Eucharistic Readings for Monday in the First Week of Lent
“Let the words of my mouth and the meditation of my heart be acceptable in your sight, O Lord, my strength and my redeemer.” (Psalm 91:14)
I use a modified version of this verse after reading the Gospel at the service of Holy Eucharist. My version is first person plural in the second half of it. “May the words of my mouth and the meditations of “our” hearts be acceptable in your sight, O Lord, our strength and our redeemer.”
This “our hearts” language comes not too long after we have asked God to cleanse the thoughts of our hearts. There is something comforting to say about a Christian spiritual community that quietly invites God to enter our heart and cleanse it and assist us with meditation. So many times we see in Scripture where God, or God’s representative, comes to people in their quiet moments.
Three of the places that I like are from Abraham from Genesis; Elijah from 1 Kings; and Mary from Luke. In Genesis, “The Lord appeared to Abraham near the great trees of Mamre while he was sitting at the entrance to his tent in the heat of the day.” (Gen 18:1) In 1 Kings we have, “The Lord said [to Elijah], “Go out and stand on the mountain in the presence of the Lord, for the Lord is about to pass by. (1Kings 19:11) And in the Gospel of Luke we have, “The angel went to her [Mary] and said, “Greetings, you who are highly favored! The Lord is with you.” (Luke 1:28) These are all moments where the presence of God was mingled with the mind of mortals.
This is the same, timeless, God we have today, a God who still wants to mingle with us. I believe we are created to be a spiritual, peaceful people. We get anxious about many things. All we really need to do is just settle down and open the minds of our hearts. We who do this are few in number so we have to make room for God not only to be with us for ourselves, but to be with us for the benefit of others as well. God was with Abraham for the benefit of the World, God was with Elijah for the benefit of the Israelites. And God was with Mary again for the benefit of the world.

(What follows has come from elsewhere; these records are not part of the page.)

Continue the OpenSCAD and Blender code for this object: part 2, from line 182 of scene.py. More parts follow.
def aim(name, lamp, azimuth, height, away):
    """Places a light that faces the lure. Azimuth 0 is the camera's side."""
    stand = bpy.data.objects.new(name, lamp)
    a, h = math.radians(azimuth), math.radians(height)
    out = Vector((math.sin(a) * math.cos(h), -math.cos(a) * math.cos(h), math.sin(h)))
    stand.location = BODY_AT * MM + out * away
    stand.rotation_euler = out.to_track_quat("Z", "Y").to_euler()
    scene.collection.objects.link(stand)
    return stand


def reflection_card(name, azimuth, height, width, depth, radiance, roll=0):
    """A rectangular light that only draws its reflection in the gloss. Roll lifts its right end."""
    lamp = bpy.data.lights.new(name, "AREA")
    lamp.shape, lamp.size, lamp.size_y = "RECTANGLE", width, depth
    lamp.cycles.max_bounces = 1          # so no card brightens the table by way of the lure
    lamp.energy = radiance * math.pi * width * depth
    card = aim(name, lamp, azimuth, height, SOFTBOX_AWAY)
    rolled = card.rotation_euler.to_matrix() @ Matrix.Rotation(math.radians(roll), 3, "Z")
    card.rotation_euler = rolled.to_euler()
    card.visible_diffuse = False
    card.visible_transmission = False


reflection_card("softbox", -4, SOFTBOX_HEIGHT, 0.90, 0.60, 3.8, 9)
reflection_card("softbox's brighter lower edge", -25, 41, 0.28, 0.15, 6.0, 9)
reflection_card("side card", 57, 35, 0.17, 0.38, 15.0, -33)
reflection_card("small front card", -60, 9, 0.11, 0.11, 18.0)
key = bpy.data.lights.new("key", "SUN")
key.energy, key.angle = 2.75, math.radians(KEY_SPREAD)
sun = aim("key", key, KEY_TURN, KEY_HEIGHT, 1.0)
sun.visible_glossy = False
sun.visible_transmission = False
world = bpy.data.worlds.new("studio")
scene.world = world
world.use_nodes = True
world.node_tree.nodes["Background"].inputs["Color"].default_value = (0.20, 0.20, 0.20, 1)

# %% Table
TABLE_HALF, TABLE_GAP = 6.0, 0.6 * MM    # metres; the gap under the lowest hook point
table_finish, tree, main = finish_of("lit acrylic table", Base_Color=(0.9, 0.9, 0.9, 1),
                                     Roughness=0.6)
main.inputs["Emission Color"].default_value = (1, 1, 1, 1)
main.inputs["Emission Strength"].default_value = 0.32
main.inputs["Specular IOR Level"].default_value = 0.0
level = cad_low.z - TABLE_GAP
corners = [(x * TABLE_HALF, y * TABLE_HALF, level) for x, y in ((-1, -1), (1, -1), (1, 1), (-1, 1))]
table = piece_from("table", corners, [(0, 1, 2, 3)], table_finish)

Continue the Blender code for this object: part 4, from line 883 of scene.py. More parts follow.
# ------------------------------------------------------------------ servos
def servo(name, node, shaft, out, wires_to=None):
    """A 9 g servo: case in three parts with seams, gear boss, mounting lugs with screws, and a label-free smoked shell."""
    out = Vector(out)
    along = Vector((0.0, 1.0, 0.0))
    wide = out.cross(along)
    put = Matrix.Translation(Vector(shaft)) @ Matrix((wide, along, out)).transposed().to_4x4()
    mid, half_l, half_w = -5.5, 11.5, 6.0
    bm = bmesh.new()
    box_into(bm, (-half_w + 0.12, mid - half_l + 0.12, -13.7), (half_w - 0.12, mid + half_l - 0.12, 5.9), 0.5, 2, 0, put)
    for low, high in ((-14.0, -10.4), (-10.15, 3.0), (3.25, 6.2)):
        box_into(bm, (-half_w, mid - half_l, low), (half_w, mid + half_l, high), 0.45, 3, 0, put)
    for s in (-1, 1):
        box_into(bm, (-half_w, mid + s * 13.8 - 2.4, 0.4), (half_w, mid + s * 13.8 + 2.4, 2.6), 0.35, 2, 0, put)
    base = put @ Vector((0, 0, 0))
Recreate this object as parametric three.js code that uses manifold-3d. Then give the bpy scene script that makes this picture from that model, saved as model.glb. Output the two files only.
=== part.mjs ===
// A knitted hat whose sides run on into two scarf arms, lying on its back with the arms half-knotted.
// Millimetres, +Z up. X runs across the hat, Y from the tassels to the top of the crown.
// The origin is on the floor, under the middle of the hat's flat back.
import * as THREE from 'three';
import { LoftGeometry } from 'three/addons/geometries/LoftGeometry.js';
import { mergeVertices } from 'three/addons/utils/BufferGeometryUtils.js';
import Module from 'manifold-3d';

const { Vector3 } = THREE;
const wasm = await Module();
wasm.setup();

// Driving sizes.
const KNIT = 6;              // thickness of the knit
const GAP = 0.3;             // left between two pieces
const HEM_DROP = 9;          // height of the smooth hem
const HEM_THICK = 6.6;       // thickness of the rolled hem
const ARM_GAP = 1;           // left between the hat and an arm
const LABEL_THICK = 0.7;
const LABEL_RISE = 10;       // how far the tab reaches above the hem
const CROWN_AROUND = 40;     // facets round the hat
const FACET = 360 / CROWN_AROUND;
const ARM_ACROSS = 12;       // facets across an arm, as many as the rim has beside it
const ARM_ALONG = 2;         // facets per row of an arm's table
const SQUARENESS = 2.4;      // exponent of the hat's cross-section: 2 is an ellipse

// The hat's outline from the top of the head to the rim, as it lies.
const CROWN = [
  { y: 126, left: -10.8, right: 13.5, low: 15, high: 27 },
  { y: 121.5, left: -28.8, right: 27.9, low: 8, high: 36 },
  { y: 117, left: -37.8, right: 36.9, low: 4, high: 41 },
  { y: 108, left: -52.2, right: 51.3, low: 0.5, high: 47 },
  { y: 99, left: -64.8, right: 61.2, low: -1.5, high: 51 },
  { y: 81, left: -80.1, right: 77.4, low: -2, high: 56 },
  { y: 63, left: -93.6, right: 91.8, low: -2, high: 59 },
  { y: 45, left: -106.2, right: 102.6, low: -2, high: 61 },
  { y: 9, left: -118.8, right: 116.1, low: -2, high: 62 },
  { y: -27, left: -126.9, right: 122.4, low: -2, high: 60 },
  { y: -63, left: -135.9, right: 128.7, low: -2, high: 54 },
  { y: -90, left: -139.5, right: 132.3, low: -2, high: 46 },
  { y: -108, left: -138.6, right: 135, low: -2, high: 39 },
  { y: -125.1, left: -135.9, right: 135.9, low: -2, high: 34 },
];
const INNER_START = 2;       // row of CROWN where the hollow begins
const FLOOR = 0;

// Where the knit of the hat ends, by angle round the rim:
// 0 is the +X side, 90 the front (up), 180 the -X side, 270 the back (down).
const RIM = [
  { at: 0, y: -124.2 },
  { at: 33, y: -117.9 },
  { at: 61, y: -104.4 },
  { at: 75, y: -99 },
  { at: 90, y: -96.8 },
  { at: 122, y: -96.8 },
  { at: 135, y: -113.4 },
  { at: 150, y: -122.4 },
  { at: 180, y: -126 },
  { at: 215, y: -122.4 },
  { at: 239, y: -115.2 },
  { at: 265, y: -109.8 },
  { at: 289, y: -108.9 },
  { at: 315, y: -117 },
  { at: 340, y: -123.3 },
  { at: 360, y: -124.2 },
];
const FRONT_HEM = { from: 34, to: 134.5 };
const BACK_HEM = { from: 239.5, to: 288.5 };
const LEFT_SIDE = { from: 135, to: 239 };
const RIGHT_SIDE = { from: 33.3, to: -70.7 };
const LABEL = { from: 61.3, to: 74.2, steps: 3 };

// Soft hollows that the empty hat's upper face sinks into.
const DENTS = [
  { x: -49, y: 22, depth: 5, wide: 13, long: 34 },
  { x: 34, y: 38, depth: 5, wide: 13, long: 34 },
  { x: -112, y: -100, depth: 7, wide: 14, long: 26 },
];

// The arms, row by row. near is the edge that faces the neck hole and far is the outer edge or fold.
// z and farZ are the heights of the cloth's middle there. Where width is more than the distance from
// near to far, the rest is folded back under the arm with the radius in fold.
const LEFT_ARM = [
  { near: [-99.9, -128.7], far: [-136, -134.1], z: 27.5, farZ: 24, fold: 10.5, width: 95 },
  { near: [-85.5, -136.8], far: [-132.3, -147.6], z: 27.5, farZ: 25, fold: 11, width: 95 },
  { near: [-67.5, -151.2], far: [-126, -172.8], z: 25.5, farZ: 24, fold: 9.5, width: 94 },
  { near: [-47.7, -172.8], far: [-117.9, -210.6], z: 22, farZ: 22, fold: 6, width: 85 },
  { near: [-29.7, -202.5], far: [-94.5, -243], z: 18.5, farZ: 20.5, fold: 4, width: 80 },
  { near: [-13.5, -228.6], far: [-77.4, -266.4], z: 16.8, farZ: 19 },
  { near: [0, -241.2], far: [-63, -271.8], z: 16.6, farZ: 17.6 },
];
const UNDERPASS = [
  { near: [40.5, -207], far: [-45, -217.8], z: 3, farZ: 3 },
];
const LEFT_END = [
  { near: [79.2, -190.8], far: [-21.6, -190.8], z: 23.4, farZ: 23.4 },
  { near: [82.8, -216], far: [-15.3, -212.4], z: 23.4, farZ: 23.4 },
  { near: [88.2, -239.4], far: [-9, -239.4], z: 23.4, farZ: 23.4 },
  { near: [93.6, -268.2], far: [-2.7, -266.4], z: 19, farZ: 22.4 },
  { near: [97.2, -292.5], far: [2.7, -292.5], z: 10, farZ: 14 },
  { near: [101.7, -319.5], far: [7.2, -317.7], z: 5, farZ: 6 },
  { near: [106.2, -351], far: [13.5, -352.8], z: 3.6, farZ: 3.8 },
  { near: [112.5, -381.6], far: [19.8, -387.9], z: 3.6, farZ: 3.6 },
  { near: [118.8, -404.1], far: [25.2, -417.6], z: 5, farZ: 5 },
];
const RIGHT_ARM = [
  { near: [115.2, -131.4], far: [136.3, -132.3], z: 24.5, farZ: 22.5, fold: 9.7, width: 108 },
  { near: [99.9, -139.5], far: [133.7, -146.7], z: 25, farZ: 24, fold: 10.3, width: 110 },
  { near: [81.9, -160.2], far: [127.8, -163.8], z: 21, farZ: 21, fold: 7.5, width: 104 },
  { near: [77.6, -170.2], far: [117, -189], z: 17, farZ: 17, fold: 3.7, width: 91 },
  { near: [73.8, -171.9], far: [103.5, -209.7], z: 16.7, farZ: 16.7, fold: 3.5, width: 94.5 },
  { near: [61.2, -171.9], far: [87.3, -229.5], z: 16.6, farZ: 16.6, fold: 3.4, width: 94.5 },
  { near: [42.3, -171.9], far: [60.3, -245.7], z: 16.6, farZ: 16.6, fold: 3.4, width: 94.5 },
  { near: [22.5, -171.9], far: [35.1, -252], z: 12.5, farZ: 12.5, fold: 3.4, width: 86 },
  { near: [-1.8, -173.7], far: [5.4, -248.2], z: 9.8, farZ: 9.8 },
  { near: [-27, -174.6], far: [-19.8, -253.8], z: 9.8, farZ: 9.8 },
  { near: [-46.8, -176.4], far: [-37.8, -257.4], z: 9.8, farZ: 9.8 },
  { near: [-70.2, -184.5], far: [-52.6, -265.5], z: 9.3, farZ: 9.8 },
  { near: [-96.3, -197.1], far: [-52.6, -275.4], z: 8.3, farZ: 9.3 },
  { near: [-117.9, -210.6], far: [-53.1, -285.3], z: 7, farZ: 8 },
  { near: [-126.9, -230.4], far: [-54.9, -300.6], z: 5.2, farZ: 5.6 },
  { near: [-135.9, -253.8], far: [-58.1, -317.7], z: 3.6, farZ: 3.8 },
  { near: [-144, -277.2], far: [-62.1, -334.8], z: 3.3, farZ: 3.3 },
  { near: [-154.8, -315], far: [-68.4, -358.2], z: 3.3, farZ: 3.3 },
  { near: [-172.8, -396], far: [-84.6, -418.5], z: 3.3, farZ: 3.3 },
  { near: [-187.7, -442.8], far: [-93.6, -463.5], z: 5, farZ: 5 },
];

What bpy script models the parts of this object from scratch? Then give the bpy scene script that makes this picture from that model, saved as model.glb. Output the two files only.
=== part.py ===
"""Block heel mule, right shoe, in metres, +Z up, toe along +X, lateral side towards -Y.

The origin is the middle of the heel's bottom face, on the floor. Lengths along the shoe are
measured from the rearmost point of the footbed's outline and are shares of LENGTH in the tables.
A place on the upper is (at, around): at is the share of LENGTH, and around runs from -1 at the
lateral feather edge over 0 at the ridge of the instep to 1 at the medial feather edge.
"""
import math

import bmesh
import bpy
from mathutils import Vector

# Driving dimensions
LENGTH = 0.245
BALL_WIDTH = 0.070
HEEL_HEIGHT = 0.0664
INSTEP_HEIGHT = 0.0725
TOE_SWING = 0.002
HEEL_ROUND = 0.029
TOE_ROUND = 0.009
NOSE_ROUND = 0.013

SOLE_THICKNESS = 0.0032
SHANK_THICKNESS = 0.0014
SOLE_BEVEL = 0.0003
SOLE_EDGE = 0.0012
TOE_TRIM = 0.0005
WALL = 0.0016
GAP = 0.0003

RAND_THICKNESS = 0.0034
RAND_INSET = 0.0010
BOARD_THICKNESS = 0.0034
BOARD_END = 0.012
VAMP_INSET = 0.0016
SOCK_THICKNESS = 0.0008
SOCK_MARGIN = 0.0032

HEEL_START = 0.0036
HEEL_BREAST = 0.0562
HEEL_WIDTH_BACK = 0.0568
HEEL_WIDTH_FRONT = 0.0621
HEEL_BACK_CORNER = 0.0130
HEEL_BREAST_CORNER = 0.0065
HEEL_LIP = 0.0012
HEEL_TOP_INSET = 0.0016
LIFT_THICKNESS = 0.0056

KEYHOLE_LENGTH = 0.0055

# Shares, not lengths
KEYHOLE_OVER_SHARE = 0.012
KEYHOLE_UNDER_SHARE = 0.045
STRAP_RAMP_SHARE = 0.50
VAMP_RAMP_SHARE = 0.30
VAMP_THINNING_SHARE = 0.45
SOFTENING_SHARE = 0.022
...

So we hear words from the Bible and hopefully we let these words sink deep into our hearts. These same words say different things to different people. In this way we need each other. This is God’s plan. None of us should be alone. We need each other. We need to talk to each other so that we can perceive what God is saying. Each and every one of us is a beautiful creature of God who God uses to sustain this earth, God’s beautiful place in the universe. I need you, you need me: God’s plan. So again to God I say; “May the words of my mouth and the meditations of our hearts be acceptable in your sight, O Lord, our strength and our redeemer.” Amen.
Let us hear what the Spirit is saying through and to God’s people and “Ponder anew what the Almighty can do.” John Thomas Frazier Sr.